The “LAUSD should not send mixed messages to parents by claiming [an] interest in their perspectives, but making it nearly impossible to participate, let alone attend school board meetings”– Patricia Castellanos
The race to replace long-time Los Angeles Unified School District (LAUSD) board member Richard Vladovic in Board District 7 provides an interesting case study on the benefits of term limits. Incumbents have an advantage in any election, but this is intensified in Los Angeles where millions of dollars are spent on school board elections. Without the help of the deep pockets of special interest groups like the California Charter School Association, it is nearly impossible for ordinary citizens to get their voices heard. Cleared of this obstacle, five candidates have stepped forward and given voters a real choice in the March 3, 2020, primary.
The choice before the voters of Board District 7 is not an easy one. In deciding on whom to endorse, I changed my mind several times before coming to the conclusion that Castellanos is the best candidate to fill Dr. V’s footsteps. In the end, the decision was made through a process of elimination:
Mike Lansing: Lansing was the easiest candidate to eliminate. He is widely considered to be the candidate supported by the charter school industry. If he were to win the race, charter schools would regain the majority that they lost with the felony conviction of Ref Rodriguez. Furthermore, he is the only candidate in this race who did not reply to my request to answer questions about important issues facing the district. If a candidate will not answer questions when he is looking for votes, how responsive will he be as a board member?

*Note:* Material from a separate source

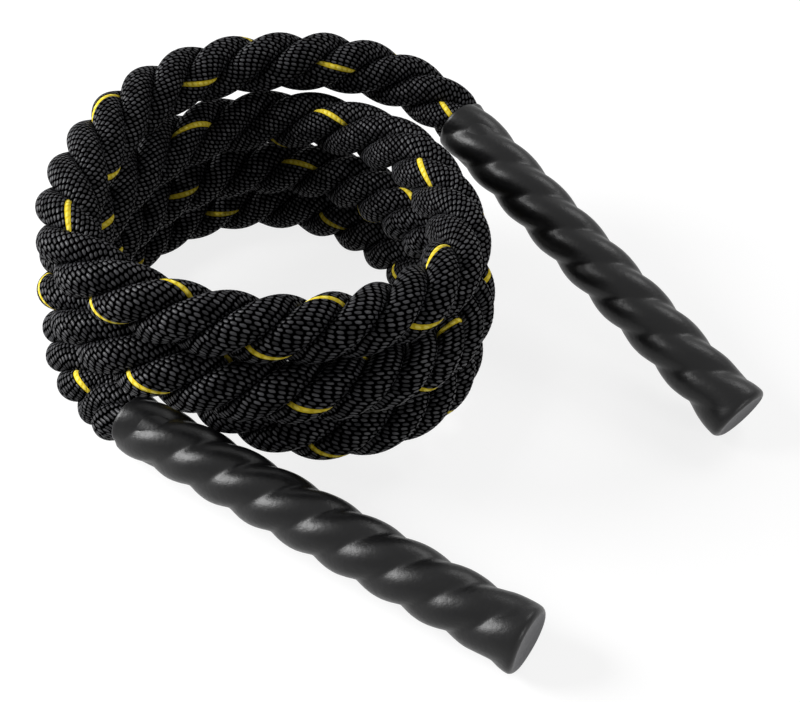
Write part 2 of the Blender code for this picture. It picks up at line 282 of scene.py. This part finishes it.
# %% Strand shape
STRAND_OFFSET = 0.246 * ROPE_DIAMETER
STRAND_RADIUS = 0.254 * ROPE_DIAMETER
YARNS = 16
YARN_POINTS = (0.0, 0.30, 0.70)
YARN_HEIGHT = 0.55 * MM
COLUMNS = np.array([yarn + part for yarn in range(YARNS) for part in YARN_POINTS])
GROOVES = COLUMNS % 1 == 0
TRACER_WIDER = 0.12
# The yellow yarn's two grooves move apart, and the nearest points of its neighbours by half as much.
TRACER_COLUMNS = [0, 3, 4, -1]
TRACER_MOVES = np.array([-1.0, 1.0, 0.5, -0.5])
SQUEEZED = 0.91
SQUEEZE_LENGTH = 9 * MM
STRAND_GAP = 0.12 * MM
print("columns of points round a strand", len(COLUMNS))


def squeeze(along):
    """The rope is thinner where a sleeve grips it."""
    from_mouth = np.minimum(along - FRONT_MOUTH_AT, REAR_MOUTH_AT - along)
    share = np.clip(from_mouth / SQUEEZE_LENGTH, 0, 1)
    return SQUEEZED + (1 - SQUEEZED) * share * share * (3 - 2 * share)


def strand_points(strand, along):
    """Rings of points of one strand, at lengths along the rope."""
    columns = COLUMNS.copy()
    if strand == 0:
        columns[TRACER_COLUMNS] += TRACER_WIDER * TRACER_MOVES
    columns /= YARNS
    turned = np.interp(along, ALONG, TURNS)
    pitch = np.interp(along, ALONG, LAY_LENGTH)
    around = 2 * np.pi * (LAY_START + strand / STRANDS - turned)[:, None]
    yarn = 2 * np.pi * (columns[None] + np.interp(along, ALONG, TRACER)[:, None] - 0.5 / YARNS)
    rate = -2 * np.pi / pitch[:, None]
    scale = squeeze(along)[:, None]
    offset = STRAND_OFFSET * scale
    radius = (STRAND_RADIUS - np.where(GROOVES, YARN_HEIGHT, 0)[None]) * scale
    stretch = np.sqrt(1 + (offset * rate) ** 2)
    outward = offset + radius * np.cos(yarn)
    sideways = radius * np.sin(yarn) / stretch
    lengthwise = along[:, None] - radius * np.sin(yarn) * offset * rate / stretch
    reach = np.hypot(outward, sideways)
    middle = around + rate * (lengthwise - along[:, None])
    angle = around + np.arctan2(sideways, outward) - middle
    limit = np.pi / STRANDS - STRAND_GAP / np.maximum(reach, STRAND_GAP * 2)
    angle = np.clip(angle, -limit, limit) + middle
    centre = at(LINE, lengthwise)
    side = at(SIDE, lengthwise)
    other = at(OTHER, lengthwise)
    return centre + reach[..., None] * (np.cos(angle)[..., None] * side + np.sin(angle)[..., None] * other)


# %% [markdown]
# The rings become a mesh with a face between each two columns and two rings, and one at each end. A map
# that follows the yarns, across in yarns and along in metres, lets the material draw their plies.

# %% Strand mesh
RING_STEP = 1.3 * MM
LEAST_RINGS = 8


def mesh_object(name, points, faces):
    mesh = bpy.data.meshes.new(name)
    mesh.from_pydata([tuple(point) for point in points], [], faces)
    item = bpy.data.objects.new(name, mesh)
    bpy.context.scene.collection.objects.link(item)
    return item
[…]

Tanya Ortiz Franklin: Franklin was also not difficult to eliminate. Her ties to Antonio Villaraigosa and Marshall Tuck along with the endorsement of Monica Garcia are clear enough examples of the danger that she presents to public education in Los Angeles. Additionally, when answering my questions about special education showed a viewpoint that should concern any parent or guardian with a child who has moderate to severe special education needs, particularly those who attend special education centers, career transition centers (CTC) or non-public schools. While she would not “quickly” close down these options, they would still be on the chopping block. The last thing our most vulnerable students need is an ally of Nick Melvoin’s views on special education sitting on the dais.

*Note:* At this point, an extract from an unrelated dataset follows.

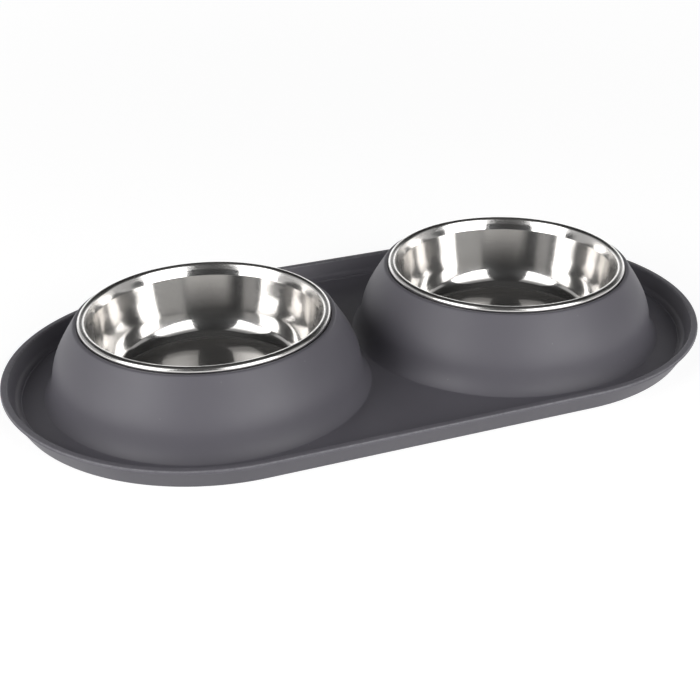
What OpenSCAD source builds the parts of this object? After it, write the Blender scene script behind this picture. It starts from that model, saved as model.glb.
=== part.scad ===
// Double pet bowl: two pressed steel bowls that hang by their rolled rims in a one-piece moulded tray.
// Millimetres. +Z is up, Z = 0 is the table, and the origin lies midway between the two bowls.

/* [Bowls] */
// Outer diameter of a bowl over its rolled rim
bowl_d = 160; // [140:1:180]
// Height of the rolled rims above the table
rim_top_h = 53.3; // [49:0.1:63]
// Height of the bowls' inner floors above the table
bowl_floor_h = 5; // [3:0.1:8]
// Thickness of the pressed steel sheet
sheet_t = 0.8; // [0.5:0.1:1.2]
// Diameter of the rolled edge's round section
roll_d = 5.2; // [4.8:0.1:6]
// Angle that the rolled edge turns through
roll_turn = 290; // [240:1:292]
// Distance from the rim's outer edge in to the crease below it
crease_inset = 6.9; // [6.6:0.1:10]
// Depth of the crease below the top of the rim
crease_drop = 7.7; // [6.6:0.1:12]
// Rounding of the crease on its inner side
crease_r = 3; // [2:0.5:6]
// How far the wall draws in from the crease to the bowl's floor
wall_taper = 8.3; // [5:0.1:20]
// Rounding between the bowl's floor and its wall
floor_r = 12.5; // [4:0.5:14]

/* [Collars] */
// How far a collar's foot stands out past the bowl's rim
collar_reach = 25; // [20:0.5:34]
// Gap between the feet of the two collars
foot_gap = 2; // [1:0.5:20]
// Wall thickness of the moulded collars
collar_t = 3; // [2:0.25:4]
// Height of the bowl rim that stands above the collar
rim_proud_h = 3.3; // [2.4:0.1:3.6]
// Width of the flat land round the bowl's rim
land_w = 1.2; // [0.8:0.1:2]
// Rounding of the land's inner edge
seat_edge_r = 0.6; // [0.3:0.1:1]
// Rounding of the collar's top edge
top_edge_r = 1.6; // [0.8:0.1:2.4]
// Slope of the collar's shoulder, measured from upright
shoulder_angle = 33; // [26:1:40]
// Slope of the collar at its waist, measured from upright
waist_angle = 8; // [2:1:14]
// Slope of the collar where it meets the floor, measured from upright
foot_angle = 46; // [36:1:56]

/* [Tray floor and lip] */
// Thickness of the tray's floor
floor_t = 3; // [2:0.25:4]
// Width of the flat channel between the collars' feet and the step
channel_w = 14; // [8:0.5:40]
// Height of the low step round the floor
step_h = 0.8; // [0.4:0.1:1.2]
// Distance from the step's top edge to the foot of the inner wall
step_w = 3.2; // [3.2:0.1:6]
// Rounding of the cove between the wall and the floor
cove_r = 4.5; // [3:0.5:4.5]
// How far the inner wall leans out on its way up to the lip
wall_lean = 4.4; // [3:0.1:7]
// Thickness of the flared wall, measured level at the foot of its inner side
wall_t = 2.4; // [2:0.1:4]
// Height of the lip above the table
lip_h = 15.5; // [13:0.5:20]
// Width of the lip's flat top
lip_t = 4.2; // [3.5:0.1:5]
// Height of the lip's outer band
lip_band_h = 3; // [2:0.1:3.6]
// How far the lip stands out past the wall under it
lip_overhang = 1.2; // [0.6:0.1:1.6]
// Rounding of the lip's edges
lip_r = 0.9; // [0.4:0.1:1.2]
// Rounding of the tray's bottom edge
base_r = 0.8; // [0.4:0.1:1.5]

/* [Clearances] */
// Gap under the rolled rim, so that the rim sits on its ledge without binding
seat_gap = 0.3; // [0.2:0.05:0.6]
// Gap round the rolled rim in its recess
rim_gap = 0.8; // [0.5:0.1:1.2]
// Gap between the bowl's wall and the hole that it hangs through
hole_gap = 0.8; // [0.5:0.1:1.2]

/* [Hidden] */
$fn = 180;
half_turn = 180;

// Points on each rounded corner, each curve of the collar and the rolled edge
corner_steps = 6;
curve_steps = 12;
roll_steps = 24;

// Length that cuts run on past a face
overrun = 1;

// Waist of the collar: shares of its outward reach from the top edge and of its height above the floor
waist_reach_share = 0.71;
waist_height_share = 0.31;
// Handles of the collar's two curves, as shares of the distance that each curve spans
shoulder_handle_shares = [0.45, 0.32];
foot_handle_shares = [0.36, 0.36];

bowl_r = bowl_d / 2;
roll_r = roll_d / 2;
roll_centre = [bowl_r - roll_r, rim_top_h - roll_r];
crease = [bowl_r - crease_inset, rim_top_h - crease_drop];

// The bowls lie as far apart as their collars' feet allow
foot_r = bowl_r + collar_reach;
bowl_spacing = 2 * foot_r + foot_gap;
bowl_x = bowl_spacing / 2;

ledge_z = rim_top_h - roll_d - seat_gap;
collar_top_z = rim_top_h - rim_proud_h;
recess_r = bowl_r + rim_gap;
ceiling_z = ledge_z - collar_t;

// Vector helpers: unit length, and the perpendicular on the right-hand side
function unit(v) = v / norm(v);
function right_of(v) = [v.y, -v.x];
function flip(points) = [for (i = [len(points) - 1 : -1 : 0]) points[i]];
function mirrored(points) = [for (p = points) [-p.x, p.y]];

// Points of an arc about a centre, from one angle to another
function arc(centre, r, from, to, steps) =
    [for (i = [0 : steps]) centre + r * [cos(from + (to - from) * i / steps), sin(from + (to - from) * i / steps)]];

// Points of a corner p between its neighbours a and b, rounded to radius r
function corner(a, p, b, r) =
    let (
        u = unit(a - p),
        v = unit(b - p),
        half = acos(u * v) / 2,
        centre = p + unit(u + v) * r / sin(half),
        start = p + u * r / tan(half) - centre,
        turn = (cross(u, v) > 0 ? -1 : 1) * (half_turn - 2 * half),
        from = atan2(start.y, start.x)
    )
    arc(centre, r, from, from + turn, corner_steps);

// Chain of points [x, y, rounding]: the inner ones are rounded where they say so, the end ones are kept
function rounded(chain) =
    [for (i = [0 : len(chain) - 1])
        let (p = [chain[i].x, chain[i].y])
        each (
            i == 0 || i == len(chain) - 1 || chain[i].z == 0
                ? [p]
                : corner([chain[i - 1].x, chain[i - 1].y], p, [chain[i + 1].x, chain[i + 1].y], chain[i].z)
        )
    ];

// Curve from a to b that leaves a along da and reaches b along db, with its handles as shares of the span
function blend(a, da, b, db, shares) =
    let (
        span = norm(b - a),
        p = a + unit(da) * span * shares[0],
        q = b - unit(db) * span * shares[1]
    )
    [for (i = [0 : curve_steps])
        let (t = i / curve_steps, s = 1 - t)
        s * s * s * a + 3 * s * s * t * p + 3 * s * t * t * q + t * t * t * b
    ];

// The same path moved sideways by d to its right-hand side
function beside(path, d) =
    [for (i = [0 : len(path) - 1])
        let (
            before = unit(path[max(i, 1)] - path[max(i, 1) - 1]),
            after = unit(path[min(i, len(path) - 2) + 1] - path[min(i, len(path) - 2)]),
            side = unit(right_of(before) + right_of(after))
        )
        path[i] + side * d / (side * right_of(before))
    ];

// Direction that falls by one step for each tangent of its slope outwards
function falling(angle) = [sin(angle), -cos(angle)];

// Outer surface of a collar, from the inner edge of its land down to its foot
land_end = [recess_r + seat_edge_r + land_w, collar_top_z];
top_edge = arc(land_end - [0, top_edge_r], top_edge_r, 90, shoulder_angle, corner_steps);
shoulder_start = top_edge[corner_steps];
foot_end = [foot_r, floor_t];
reach = foot_end - shoulder_start;
waist = [shoulder_start.x + reach.x * waist_reach_share, foot_end.y - reach.y * waist_height_share];
shoulder_curve = blend(
    shoulder_start, falling(shoulder_angle), waist, falling(waist_angle), shoulder_handle_shares
);
foot_curve = blend(waist, falling(waist_angle), foot_end, falling(foot_angle), foot_handle_shares);
bell = concat(shoulder_curve, [for (i = [1 : curve_steps]) foot_curve[i]]);

// Inner surface of a collar: the part of the bell's inner side that lies below the seat's underside
bell_inside = [for (p = beside(bell, collar_t)) if (p.y < ceiling_z) p];
bell_inside_foot = bell_inside[len(bell_inside) - 1];
ceiling_end = [
    bell_inside[0].x - (ceiling_z - bell_inside[0].y) * tan(shoulder_angle),
    ceiling_z
];

// Pressed bowl: the sheet's upper surface as one path, from the middle out and up, then round the roll
to_roll = roll_centre - crease;
to_roll_angle = atan2(to_roll.y, to_roll.x) + asin(roll_r / norm(to_roll));
roll_start = roll_centre + roll_r * [cos(to_roll_angle + 90), sin(to_roll_angle + 90)];
bowl_path = concat(
    rounded([
        [0, bowl_floor_h, 0],
        [crease.x - wall_taper, bowl_floor_h, floor_r],
        [crease.x, crease.y, crease_r],
        [roll_start.x, roll_start.y, 0]
    ]),
    [for (i = [1 : roll_steps])
        roll_centre + roll_r * [
            cos(to_roll_angle + 90 - roll_turn * i / roll_steps),
            sin(to_roll_angle + 90 - roll_turn * i / roll_steps)
        ]
    ]
);

// Hole that the bowl hangs through: clear of the sheet's outer side at the height of the ledge
shoulder_lean = [cos(to_roll_angle), sin(to_roll_angle)];
wall_at_ledge = crease.x + (ledge_z - crease.y) * shoulder_lean.x / shoulder_lean.y + sheet_t / shoulder_lean.y;
hole_r = wall_at_ledge + hole_gap;

// Section of the tray's edge: bottom edge, flared wall, lip, inner wall, cove and step, ending on the floor
step_foot_r = foot_r + channel_w;
step_edge_r = step_foot_r + step_h / 2;
wall_foot_r = step_edge_r + step_w;
lip_in_r = wall_foot_r + wall_lean;
lip_out_r = lip_in_r + lip_t;
step_top_z = floor_t + step_h;
lip_under_z = lip_h - lip_band_h;
wall_top_r = lip_out_r - lip_overhang;
wall_slope = (wall_top_r - wall_foot_r - wall_t) / (lip_under_z - step_top_z);
table_r = wall_top_r - wall_slope * lip_under_z;
edge_outline = rounded([
    [table_r - base_r * 2, 0, 0],
    [table_r, 0, base_r],
    [wall_top_r, lip_under_z, lip_r / 2],
    [lip_out_r, lip_under_z + lip_overhang / 2, lip_r / 2],
    [lip_out_r, lip_h, lip_r],
    [lip_in_r, lip_h, lip_r],
    [wall_foot_r, step_top_z, cove_r],
    [step_edge_r, step_top_z, step_h / 3],
    [step_foot_r, floor_t, 0]
]);

// Half of the tray's base plate, turned about the middle of one bowl
module base_end() {
    rotate_extrude(angle = half_turn, start = -half_turn / 2)
        polygon(concat([[0, 0]], edge_outline, [[0, floor_t]]));
}

// Straight run of the base plate between the two turned ends
module base_middle() {
    rotate([90, 0, 90])
        linear_extrude(height = bowl_spacing, center = true)
            polygon(concat(edge_outline, flip(mirrored(edge_outline))));
}

// Bell-shaped collar, still solid
module collar_body() {
    rotate_extrude()
        polygon(concat(
            [[0, collar_top_z]],
            top_edge,
            [for (i = [1 : len(bell) - 1]) bell[i]],
            [[foot_r, floor_t / 2], [0, floor_t / 2]]
        ));
}

// Room inside a collar: recess for the rolled rim, hole for the bowl, and the hollow under the shell
module collar_room() {
    rotate_extrude()
        polygon(concat(
            [[0, collar_top_z + overrun], [recess_r + seat_edge_r, collar_top_z + overrun]],
            arc([recess_r + seat_edge_r, collar_top_z - seat_edge_r], seat_edge_r, 90, 180, corner_steps),
            [[recess_r, ledge_z], [hole_r, ledge_z], [hole_r, ceiling_z], ceiling_end],
            bell_inside,
            [[bell_inside_foot.x, -overrun], [0, -overrun]]
        ));
}

module at_bowls() {
    for (side = [-1, 1])
        translate([side * bowl_x, 0, 0])
            children();
}

// One moulding: base plate with its flared lip, and two hollow collars that carry the bowls
module tray() {
    color("#55555a")
        difference() {
            union() {
                base_middle();
                translate([bowl_x, 0, 0])
                    base_end();
                translate([-bowl_x, 0, 0])
                    rotate([0, 0, half_turn])
                        base_end();
                at_bowls()
                    collar_body();
            }
            at_bowls()
                collar_room();
        }
}

// Pressed bowl with its edge rolled over and under
module bowl() {
    color("#c9c6c2")
        rotate_extrude()
            polygon(concat(bowl_path, flip(beside(bowl_path, sheet_t))));
}

module left_bowl() {
    translate([-bowl_x, 0, 0])
        bowl();
}

module right_bowl() {
    translate([bowl_x, 0, 0])
        bowl();
}

tray();
left_bowl();
right_bowl();
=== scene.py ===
"""Double pet bowl: two pressed steel bowls in a one-piece moulded silicone tray.

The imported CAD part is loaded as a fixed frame. Each of its three pieces is modelled again
here with the finer edges, the flash line and the surface finish of the real product.
"""

import logging
import math
from dataclasses import dataclass, field
from enum import Enum
from typing import Callable

import bpy
from mathutils import Matrix, Vector


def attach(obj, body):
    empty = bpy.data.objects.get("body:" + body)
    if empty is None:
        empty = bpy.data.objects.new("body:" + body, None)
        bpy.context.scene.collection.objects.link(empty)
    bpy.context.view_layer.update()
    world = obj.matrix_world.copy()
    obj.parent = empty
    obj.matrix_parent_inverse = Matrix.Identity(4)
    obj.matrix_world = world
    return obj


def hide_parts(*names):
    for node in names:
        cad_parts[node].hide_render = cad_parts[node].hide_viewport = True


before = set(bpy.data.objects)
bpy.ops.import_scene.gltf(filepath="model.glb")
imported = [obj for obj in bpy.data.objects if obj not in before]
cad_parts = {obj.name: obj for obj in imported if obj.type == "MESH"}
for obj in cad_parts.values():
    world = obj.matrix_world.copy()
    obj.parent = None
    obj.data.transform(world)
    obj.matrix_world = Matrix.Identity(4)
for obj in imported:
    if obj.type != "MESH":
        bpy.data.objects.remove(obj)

LOG = logging.getLogger("pet_bowl")
MM = 0.001
SAME_PLACE = 0.001 * MM
SAME_RING = 0.02 * MM
ABOVE_ALL = 1.0  # a height in metres that nothing here reaches
DEGREES = 180 / math.pi
WHITE = (1.0, 1.0, 1.0, 1.0)

Socket = bpy.types.NodeSocket
Tree = bpy.types.NodeTree
Pair = tuple[float, float]


class Slot(Enum):
    """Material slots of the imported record."""

    SILICONE = "moulded_silicone"
    STEEL = "polished_steel"


class Side(Enum):
    """The two places in the tray, as signs along X."""

    LEFT = -1
    RIGHT = 1


# Sections: paths of (distance from the turning axis, height) points, in millimetres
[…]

Lydia Gutierrez: This is where the choice gets harder. I endorsed Gutierrez in her 2015 run against Vladovic and stand behind the key line in that endorsement: when it comes to politics, Gutierrez and I may not agree on many issues, but we see eye to eye when it comes to education policy. She is particularly strong on the issue of special education and if she makes the runoff against Lansing or Franklin, I will back her without hesitation. However, given the strengths of the other opponents, I cannot endorse her in the primary.
Silke Bradford: Of all of the answers provided in the LAUSD School Board race, I felt that Bradford’s were the strongest. This is a testament to her experience and her preparedness for the job. Additionally, she is endorsed by the California School Employees Association, a union whose members I greatly admire. For these reasons, I had a difficult time reaching a final decision.
In the end, the deciding factor was input from an education activist in Oakland where Bradford served as the Director of Quality Diverse Providers/Office of Charter School for almost five years. While her answers to my questions suggested that she would hold charters accountable as a board member, it was the activist’s opinion that she had not done so in Oakland, with its high rate of these publicly funded private schools. While it is possible that she learned from her experiences in Oakland and they make her better prepared to write the regulations that the LAUSD needs, the risk to the survival of public schools is too great to take that leap of faith.
With all of the other candidates eliminated, Patricia Castellanos gets my endorsement.
While the LAUSD Board desperately needs parent representation, the Board District 3 field of candidates shows that being a parent is not enough. In that race, Elizabeth Badger and Marilyn Koziatek both have children in LAUSD schools, but neither, I feel, is qualified to sit on the board.
As a board member, Castellanos would be well qualified to represent her constituents. She has a long history of public service, including with the LA Alliance for a New Economy (LAANE) and was a co-founder of Reclaim Our Schools L.A. (ROSLA). These were two of the groups that were instrumental in promoting the Give Kids a Chance platform that outlined the student-centered demands of UTLA leading into last year’s strike.
Castellanos’ experience as L.A. County Supervisor Sheila Kuehl’s Workforce Deputy also gives her a conduit to the Board of Supervisors. This is of vital importance given Gavin Newsom’s ill-advised compromise with the charter school industry that allows county boards of education to authorize charters rejected by elected school boards. These connections are necessary if the LAUSD is to stop the Los Angeles County Office of Education from approving failing charters within its borders like the Magnolia Science Academy and North Valley Military Academy.
When I spoke with Castellanos she downplayed her knowledge of special education issues. However, she quickly summarized the root of the problem by stating that parents do not feel respected as they go through the process of obtaining services for their children. Understanding that basic issue is the starting point that is needed for addressing everything that is wrong with the delivery of services within the district and propagating great programs that we already have.
Castellanos’ understanding of the problems faced by parents and guardians who have children with special education needs is forged by her own experience as an LAUSD parent. It is time that that voice is present in all board deliberations. I urge a vote for Castellanos on March 3.